§ **Required task**
Tally the lines containing the word "that", and report the tally alone.

§ **Object data in JSON**
** BEGIN **
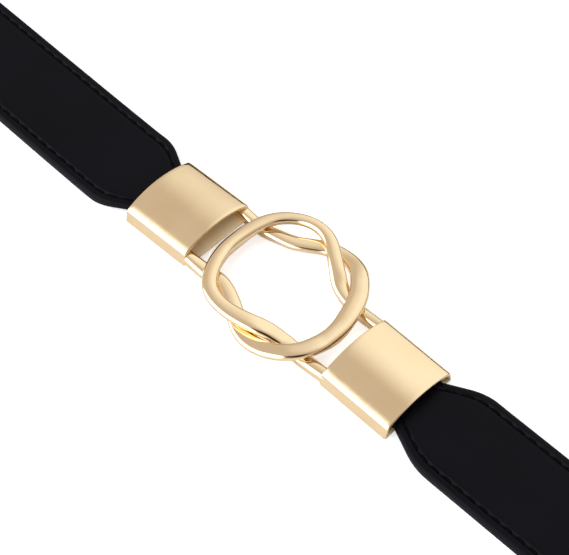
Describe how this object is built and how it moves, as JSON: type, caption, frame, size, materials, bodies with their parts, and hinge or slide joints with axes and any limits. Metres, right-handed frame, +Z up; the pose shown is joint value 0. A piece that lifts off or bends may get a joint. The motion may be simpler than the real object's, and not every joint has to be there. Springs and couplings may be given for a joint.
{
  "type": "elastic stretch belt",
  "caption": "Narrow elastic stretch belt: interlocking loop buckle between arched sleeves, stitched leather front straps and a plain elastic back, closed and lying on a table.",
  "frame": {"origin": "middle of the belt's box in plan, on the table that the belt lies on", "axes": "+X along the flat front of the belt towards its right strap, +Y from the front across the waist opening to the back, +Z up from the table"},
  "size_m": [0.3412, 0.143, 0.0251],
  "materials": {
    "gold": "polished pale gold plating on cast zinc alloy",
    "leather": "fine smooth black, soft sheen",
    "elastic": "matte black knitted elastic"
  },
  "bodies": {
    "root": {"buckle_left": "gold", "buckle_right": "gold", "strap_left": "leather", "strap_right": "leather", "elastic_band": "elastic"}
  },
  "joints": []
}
** END **
** BEGIN **
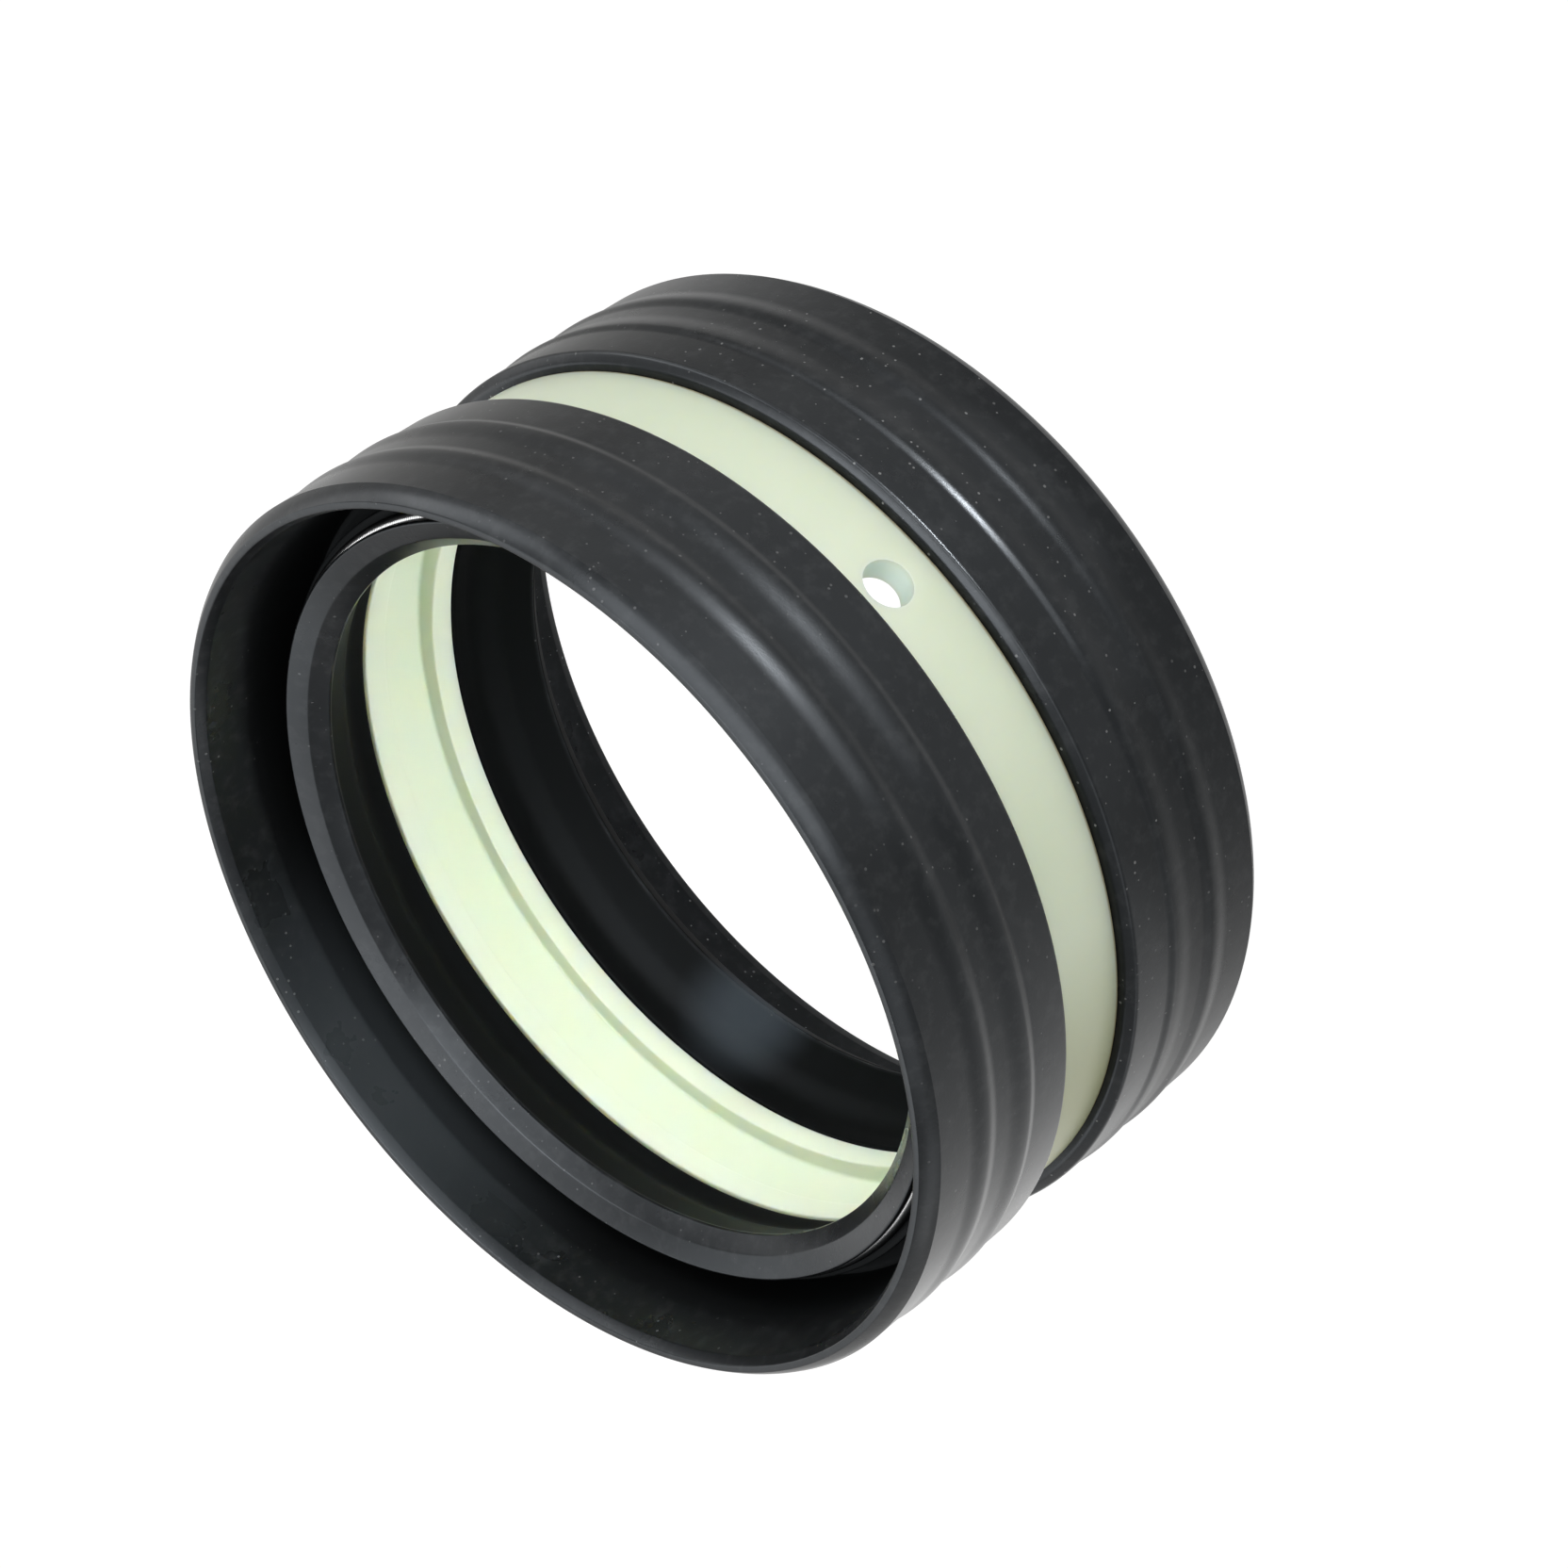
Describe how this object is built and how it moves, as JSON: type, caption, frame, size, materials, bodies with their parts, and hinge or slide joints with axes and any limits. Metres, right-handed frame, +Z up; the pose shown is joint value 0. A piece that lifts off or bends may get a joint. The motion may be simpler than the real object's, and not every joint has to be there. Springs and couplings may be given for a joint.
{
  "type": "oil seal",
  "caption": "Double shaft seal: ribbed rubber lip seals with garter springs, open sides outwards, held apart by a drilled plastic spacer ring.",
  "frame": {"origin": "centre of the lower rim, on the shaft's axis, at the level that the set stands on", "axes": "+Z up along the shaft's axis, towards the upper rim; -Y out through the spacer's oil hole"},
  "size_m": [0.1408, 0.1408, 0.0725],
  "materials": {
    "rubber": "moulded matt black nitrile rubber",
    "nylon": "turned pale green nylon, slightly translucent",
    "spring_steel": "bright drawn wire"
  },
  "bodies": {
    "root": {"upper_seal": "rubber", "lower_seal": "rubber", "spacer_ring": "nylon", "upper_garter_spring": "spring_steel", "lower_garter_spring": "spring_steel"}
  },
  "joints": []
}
** END **
§ **Finished exercise**
4